Kernel language C++ support

Kernel language C++ support#

The HIP host API can be compiled with any conforming C++ compiler, as long as no kernel launch is present in the code.

To compile device code and include kernel launches, a compiler with full HIP support is needed, such as amdclang++. For more information, see ROCm compilers.

In host code all modern C++ standards that are supported by the compiler can be used. Device code compilation has some restrictions on modern C++ standards, but in general also supports all C++ standards. The biggest restriction is the reduced support of the C++ standard library in device code, as functions are only compiled for the host by default. An exception to this are constexpr functions that are resolved at compile time and can be used in device code. There are ongoing efforts to implement C++ standard library functionality with libhipcxx.

Supported kernel language C++ features#

This section describes HIP’s kernel language C++ feature support for the different versions of the standard.

General C++ features#

Exception handling#

An important difference between the host and device code C++ support is exception handling. In device code, exceptions aren’t available due to the hardware architecture. The device code must use return codes to handle errors.

Assertions#

The assert function is supported in device code. Assertions are used for debugging purposes. When the input expression equals zero, the execution will be stopped. HIP provides its own implementation for assert for usage in device code in hip/hip_runtime.h.

void assert(int input)

HIP also provides the function abort() which can be used to terminate the application when terminal failures are detected. It is implemented using the __builtin_trap() function.

This function produces a similar effect as using CUDA’s asm("trap"). In HIP, abort() terminates the entire application, while in CUDA, asm("trap") only terminates the current kernel and the application continues to run.

printf#

printf is supported in device code, and can be used just like in host code.

#include <hip/hip_runtime.h>

__global__ void run_printf() { printf("Hello World\n"); }

int main() {
  run_printf<<<dim3(1), dim3(1), 0, 0>>>();
}

Device-Side Dynamic Global Memory Allocation#

Device code can use new or malloc to dynamically allocate global memory on the device, and delete or free to deallocate global memory.

Classes#

Classes work on both host and device side, with some constraints on the device side.

Member functions with the appropriate qualifiers can be called in host and device code, and the corresponding overload is executed.

virtual member functions are also supported, however calling these functions from the host if the object was created on the device, or the other way around, is undefined behaviour.

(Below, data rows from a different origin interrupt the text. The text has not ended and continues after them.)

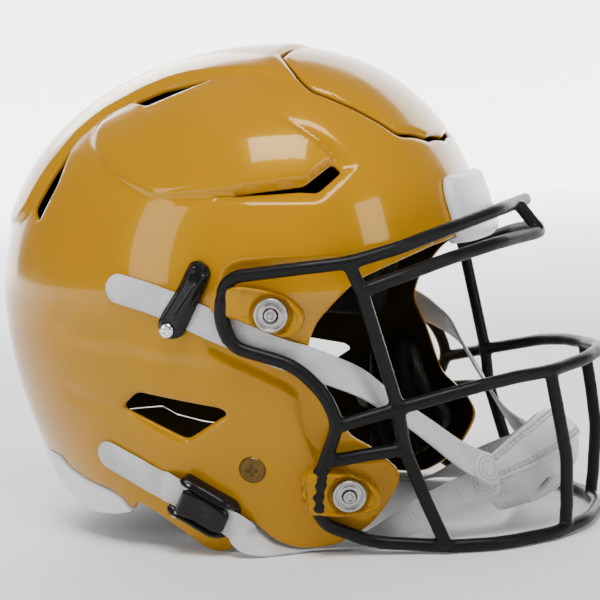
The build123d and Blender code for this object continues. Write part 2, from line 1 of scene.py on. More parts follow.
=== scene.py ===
"""Looks of the football helmet: glossy shell, coated wire mask, webbing, fittings and liner.

The shape helpers work in millimetres in the row frame (the face looks along -Y, +X is the
wearer's left, +Z is up) and scale to metres when a mesh is made.
"""

import math

import bmesh
import bpy
import numpy as np
from mathutils import Matrix, Vector
from mathutils.geometry import delaunay_2d_cdt


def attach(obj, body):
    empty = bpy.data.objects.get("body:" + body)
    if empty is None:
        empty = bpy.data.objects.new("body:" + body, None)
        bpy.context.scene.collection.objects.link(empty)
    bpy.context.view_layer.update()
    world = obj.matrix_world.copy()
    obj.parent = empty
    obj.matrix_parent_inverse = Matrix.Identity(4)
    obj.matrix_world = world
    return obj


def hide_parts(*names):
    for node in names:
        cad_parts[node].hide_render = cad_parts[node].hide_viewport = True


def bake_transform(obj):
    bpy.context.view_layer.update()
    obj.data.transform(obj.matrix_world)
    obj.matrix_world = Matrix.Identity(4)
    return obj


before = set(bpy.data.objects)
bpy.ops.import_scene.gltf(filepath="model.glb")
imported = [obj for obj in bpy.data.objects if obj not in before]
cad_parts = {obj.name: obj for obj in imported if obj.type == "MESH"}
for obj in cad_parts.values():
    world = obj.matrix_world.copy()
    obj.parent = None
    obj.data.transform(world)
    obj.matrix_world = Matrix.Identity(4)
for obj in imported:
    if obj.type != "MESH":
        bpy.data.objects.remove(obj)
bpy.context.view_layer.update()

MM = 0.001
SIDES = (("right", 1), ("left", -1))

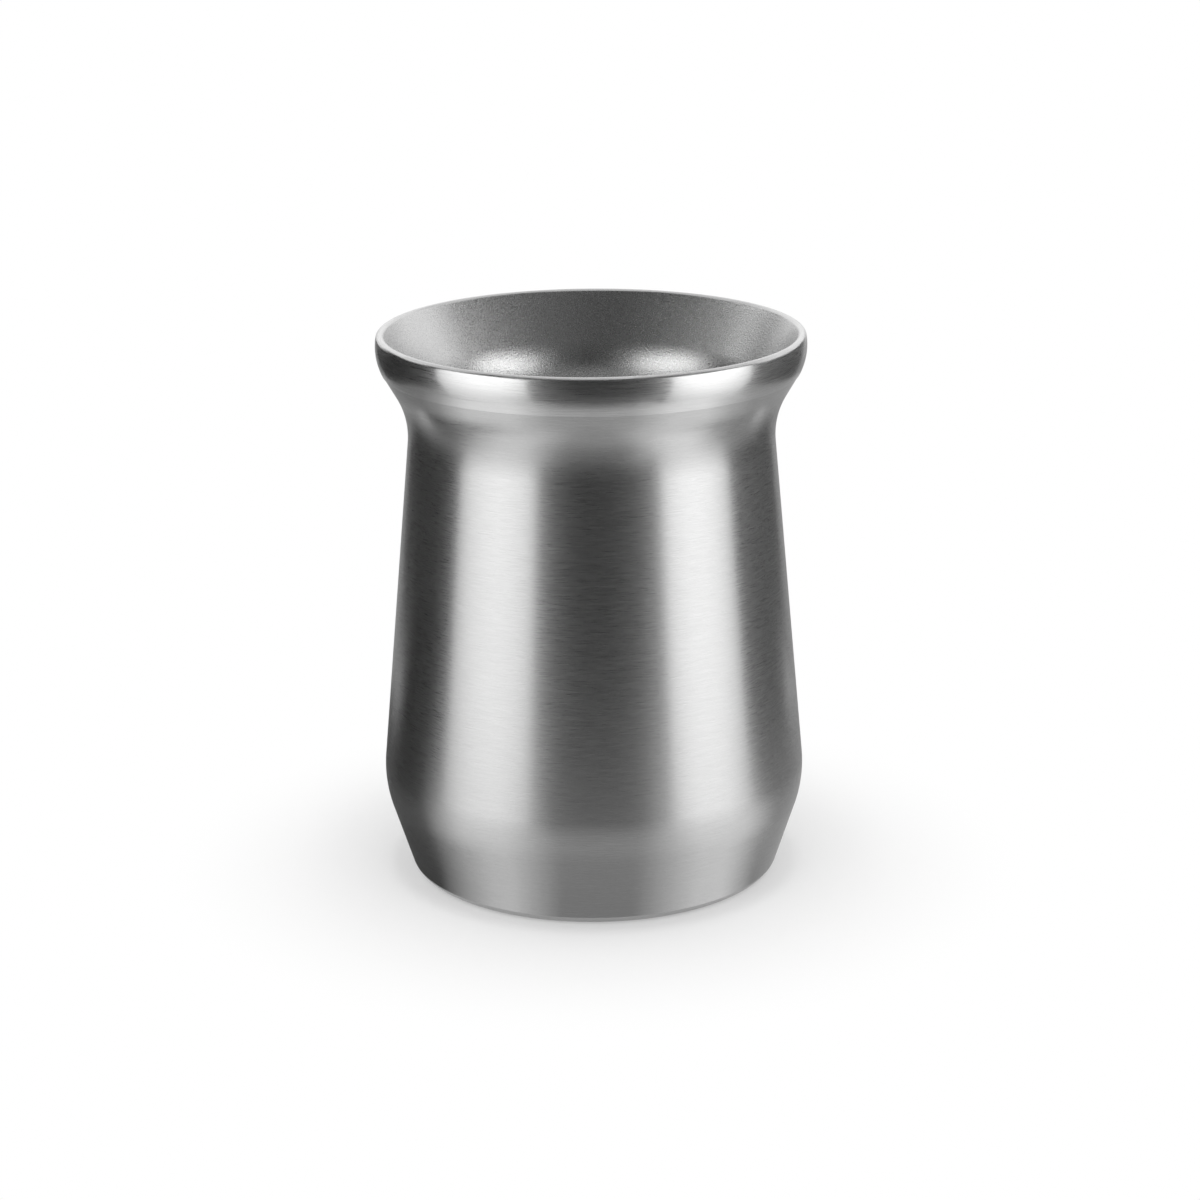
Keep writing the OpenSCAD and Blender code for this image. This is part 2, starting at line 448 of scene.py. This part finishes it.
def makeRing():
    innerCrown = rim["crown"] - rim["sheet"]
    edgeRadius = rim["crown"] - rim["edge"]
    edgeAngle = crownAngle(edgeRadius, seamZ + rim["edge"])
    edgeCentre = around(crownCentre, edgeRadius, edgeAngle)
    legFoot = rim["top"] - rim["leg"]
    foldTop = rim["top"] - rim["fold"]
    skirtTop, skirtFoot = crownAngle(innerCrown, foldTop), crownAngle(innerCrown, seamZ)
    pen = Pen(around(edgeCentre, rim["edge"], -90))
    pen.arc(edgeCentre, 90 + edgeAngle, 10)
    pen.arc(crownCentre, lipAngle - edgeAngle, 0.5)
    pen.arc(lipCentre, 180 - rim["flare"] - lipAngle, 4)
    pen.line(funnelAt(0, legFoot)).line(funnelAt(rim["innerSheet"], legFoot))
    pen.line(funnelAt(rim["innerSheet"], foldTop))
    pen.line(around(crownCentre, innerCrown, skirtTop))
    pen.arc(crownCentre, skirtFoot - skirtTop, 3)
    ring = pen.turn("rimRing", steelPolished, "rim_ring")
    ring.data.materials.append(steelBlasted)  # the blasting runs up the leg to the rounded lip
    for face in ring.data.polygons:
        middle = face.center
        if math.hypot(middle.x, middle.y) < (lipInside[0] + rim["blastMargin"]) * mm:
            face.material_index = 1


makeRing()


# Outer shell: foot, lower cone, belly, wall, neck and flare, with a collar behind the ring

shell = {
    "sheet": 0.6,
    "belly": 38.1,
    "bellyHeight": 19.0,
    "bellyRound": 21.0,
    "cone": 18.0,
    "footRound": 2.5,
    "footFlat": 1.0,
    "footBend": 1.2,
    "footCollar": 3.0,
    "waist": 32.6,
    "neckRound": 15.5,
    "step": 0.1,  # how far the ring's edge stands proud
    "fit": 0.05,  # gap to the ring
    "lap": 2.5,  # how far the collar goes up behind the ring
    "joggle": 1.5,
}

bellyCentre = (shell["belly"] - shell["bellyRound"], shell["bellyHeight"])
conePoint = around(bellyCentre, shell["bellyRound"] - shell["footRound"], -shell["cone"])
footX = conePoint[0] - (conePoint[1] - shell["footRound"]) * math.tan(math.radians(shell["cone"]))
footCentre = (footX, shell["footRound"])
boreRadius = footCentre[0] - shell["footFlat"] - shell["footBend"]
seamPoint = (around(crownCentre, rim["crown"], crownAngle(rim["crown"], seamZ))[0] - shell["step"], seamZ)
waistX = shell["waist"] + shell["neckRound"]
waistCentre = (waistX, hollowHeight(waistX, shell["neckRound"], seamPoint, rim["flare"]))
wallLean = leanBetween(bellyCentre, shell["bellyRound"], waistCentre, shell["neckRound"])


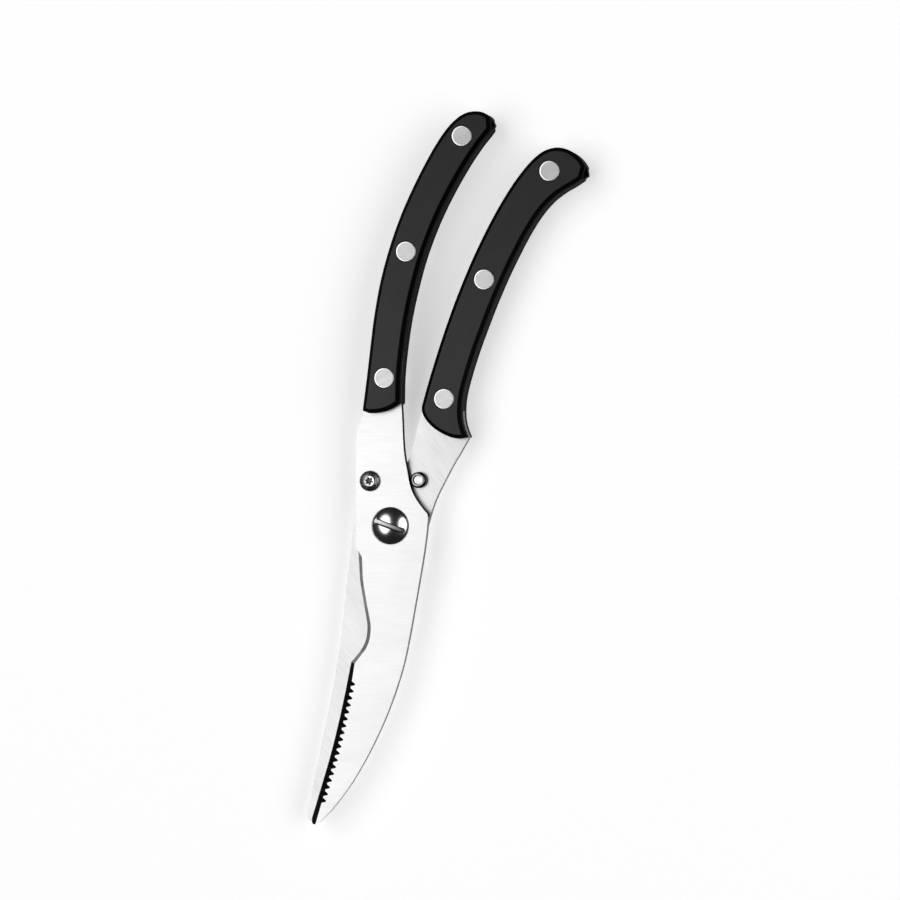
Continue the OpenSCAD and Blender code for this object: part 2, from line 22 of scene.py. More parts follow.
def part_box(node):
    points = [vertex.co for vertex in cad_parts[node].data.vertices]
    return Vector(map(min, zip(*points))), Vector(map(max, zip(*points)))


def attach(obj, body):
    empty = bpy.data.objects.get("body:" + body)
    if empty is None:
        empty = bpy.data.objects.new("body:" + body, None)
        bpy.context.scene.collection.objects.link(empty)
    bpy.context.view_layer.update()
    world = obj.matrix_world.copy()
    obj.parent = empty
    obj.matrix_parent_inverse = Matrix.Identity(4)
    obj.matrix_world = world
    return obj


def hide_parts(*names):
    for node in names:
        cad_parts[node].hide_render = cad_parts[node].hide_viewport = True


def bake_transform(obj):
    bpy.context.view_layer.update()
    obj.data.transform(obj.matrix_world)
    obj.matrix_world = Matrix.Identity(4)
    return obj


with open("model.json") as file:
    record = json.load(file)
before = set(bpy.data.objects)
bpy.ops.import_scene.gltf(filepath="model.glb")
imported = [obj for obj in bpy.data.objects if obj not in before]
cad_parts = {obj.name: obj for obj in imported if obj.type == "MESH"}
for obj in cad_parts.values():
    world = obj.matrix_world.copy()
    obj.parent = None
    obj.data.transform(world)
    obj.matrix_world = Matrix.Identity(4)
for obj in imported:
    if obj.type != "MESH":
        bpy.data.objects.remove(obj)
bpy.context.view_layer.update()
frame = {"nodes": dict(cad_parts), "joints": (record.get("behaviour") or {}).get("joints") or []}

MM = 0.001
# Where the handles lie along Y, from their collars to their ends, in millimetres.
HANDLE_SPAN = (40.0, 125.0)
# Noise spends most of its area between these two values.
NOISE_LOW, NOISE_HIGH = 0.3, 0.7
log = logging.getLogger("poultry_shears")


class Body(str, Enum):
    """The three bodies that a piece can ride on."""

    BACK = "back_half"
    FRONT = "front_half"
    LATCH = "latch"


class Slot(str, Enum):
    """The record's material slots."""

    BLADE = "blade_steel"
    PLASTIC = "black_pom"
    RIVET = "rivet_steel"
    POLISHED = "polished_steel"
    FASTENER = "fastener_steel"
    SPRING = "spring_steel"
    DARK = "dark_steel"
    LATCH = "latch_steel"


class PlateFace(IntEnum):
    """The finishes on a plate, in the order of its material numbers."""

    GROUND = 0
    SHEARED = 1
    DARKENED = 2
    NOTCH = 3
    BLACKENED = 4


class PartFace(IntEnum):
    """The finishes on a small part or a scale, in the order of its material numbers."""

    MAIN = 0
    TRIM = 1
    DETAIL = 2


# ---- colour and nodes ----------------------------------------------------


def linear(hex_colour: str) -> tuple[float, float, float, float]:
    """Turns an sRGB hex colour into the linear colour that shaders take.

    Args:
        hex_colour: Six hex digits after a hash sign.

    Returns:
        Linear red, green and blue, and an alpha of one.
    """
    parts = [int(hex_colour[i : i + 2], 16) / 255 for i in (1, 3, 5)]
    toned = [p / 12.92 if p <= 0.04045 else ((p + 0.055) / 1.055) ** 2.4 for p in parts]
    return (toned[0], toned[1], toned[2], 1.0)


def add_node(
    tree: bpy.types.NodeTree, kind: str, inputs: dict | None = None, **settings: object
) -> bpy.types.Node:
    """Adds a shader node with its settings, values and links.

    Args:
        tree: The node tree that gets the node.
        kind: The node's type name.
        inputs: Values or other nodes' sockets, by the name or number of the input.
        **settings: The node's own properties.

    Returns:
        The new node.
    """
    new = tree.nodes.new(kind)
    for name, value in settings.items():
        setattr(new, name, value)
    for key, value in (inputs or {}).items():
        if isinstance(value, bpy.types.NodeSocket):
            tree.links.new(value, new.inputs[key])
        else:
            new.inputs[key].default_value = value
    return new


def blank_material(name: str) -> tuple[bpy.types.Material, bpy.types.Node]:
    """Makes a material that holds only its shader.

    Args:
        name: The material's name.

    Returns:
        The material and its shader node.
    """
    material = bpy.data.materials.new(name)
    material.use_nodes = True
    tree = material.node_tree
    tree.nodes.clear()
    shader = add_node(tree, "ShaderNodeBsdfPrincipled")
    add_node(tree, "ShaderNodeOutputMaterial", {"Surface": shader.outputs["BSDF"]})
    return material, shader


def stretched_noise(
    tree: bpy.types.NodeTree, size_mm: Sequence[float], turn: float, detail: float
) -> bpy.types.NodeSocket:
    """Noise in object space, stretched to a real size along each axis.

    Args:
        tree: The node tree.
        size_mm: Length of one grain along the turned X, Y and Z, in millimetres.
        turn: Angle of the grain about Z, in degrees.
        detail: How many finer layers the noise has.

    Returns:
        The noise's value, from 0 to 1.
    """
    place = add_node(tree, "ShaderNodeTexCoord")
    turned = add_node(
        tree,
        "ShaderNodeVectorRotate",
        {"Vector": place.outputs["Object"], "Angle": -math.radians(turn)},
        rotation_type="Z_AXIS",
    )
    scaled = add_node(
        tree,
        "ShaderNodeVectorMath",
        {0: turned.outputs["Vector"], 1: [1 / (s * MM) for s in size_mm]},
        operation="MULTIPLY",
    )
    noise = add_node(
        tree, "ShaderNodeTexNoise", {"Vector": scaled.outputs["Vector"], "Scale": 1.0, "Detail": detail}
    )
    return noise.outputs["Fac"]


def between(
    tree: bpy.types.NodeTree, value: bpy.types.NodeSocket, low: float, high: float
) -> bpy.types.NodeSocket:
    """Spreads the middle of a noise value from low to high.

    Args:
        tree: The node tree.
        value: A noise value.
        low: The result where the noise is low.
        high: The result where the noise is high.

    Returns:
        The spread value.
    """
    spread = add_node(
        tree,
        "ShaderNodeMapRange",
        {"Value": value, "From Min": NOISE_LOW, "From Max": NOISE_HIGH, "To Min": low, "To Max": high},
    )
    return spread.outputs["Result"]


def ramp(
    tree: bpy.types.NodeTree, value: bpy.types.NodeSocket, stops: Sequence[tuple[float, str]]
) -> bpy.types.NodeSocket:
    """Turns a value into a colour along a row of stops.

    Args:
        tree: The node tree.
        value: The value, from 0 to 1.
        stops: Places along the row and their hex colours.

    Returns:
        The colour.
    """
    row = add_node(tree, "ShaderNodeValToRGB", {"Fac": value})
    while len(row.color_ramp.elements) < len(stops):
        row.color_ramp.elements.new(0.5)
    for element, (place, hex_colour) in zip(row.color_ramp.elements, stops):
        element.position = place
        element.color = linear(hex_colour)
    return row.outputs["Color"]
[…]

The __host__, __device__, __managed__, __shared__ and __constant__ memory space qualifiers can not be applied to member variables.

C++11 support#

constexpr

Full support in device code. constexpr implicitly defines __host__ __device__, so standard library functions that are marked constexpr can be used in device code. constexpr variables can be used in both host and device code.

Lambdas

Lambdas are implicitly marked with __host__ __device__. To mark them as only executable for the host or the device, they can be explicitly marked like any other function. There are restrictions on variable capture, however. Host and device specific variables can only be accessed on other devices or the host by explicitly copying them. Accessing captured the variables by reference, when the variable is not located on the executing device or host, causes undefined behaviour.

Polymorphic function wrappers

HIP does not support the polymorphic function wrapper std::function

C++14 support#

All C++14 language features are supported.

C++17 support#

All C++17 language features are supported.

C++20 support#

Most C++20 language features are supported, but some restrictions apply. Coroutines are not available in device code.

Compiler features#

Pragma Unroll#

The unroll pragma for unrolling loops with a compile-time constant is supported:

#pragma unroll 16 /* hint to compiler to unroll next loop by 16 */
for (int i=0; i<16; i++) ...

#pragma unroll 1 /* tell compiler to never unroll the loop */
for (int i=0; i<16; i++) ...

#pragma unroll /* hint to compiler to completely unroll next loop. */
for (int i=0; i<16; i++) ...

In-Line Assembly#

GCN ISA In-line assembly can be included in device code.

It has to be mentioned however, that in-line assembly should be used carefully. For more information, please refer to the Inline ASM statements section of amdclang.

A short example program including inline assembly can be found in HIP inline_assembly sample.

For information on what special AMD GPU hardware features are available through assembly, please refer to the ISA manuals of the corresponding architecture.

Kernel Compilation#

hipcc now supports compiling C++/HIP kernels to binary code objects. The file format for the binary files is usually .co which means Code Object. The following command builds the code object using hipcc.

hipcc --genco --offload-arch=[TARGET GPU] [INPUT FILE] -o [OUTPUT FILE]

[TARGET GPU] = GPU architecture
[INPUT FILE] = Name of the file containing source code
[OUTPUT FILE] = Name of the generated code object file

For an example on how to use these object files, refer to the HIP module_api sample.

Architecture specific code#

amdclang++ defines __gfx*__ macros based on the GPU architecture to be compiled for. These macros can be used to include GPU architecture specific code. Refer to the sample in HIP gpu_arch sample.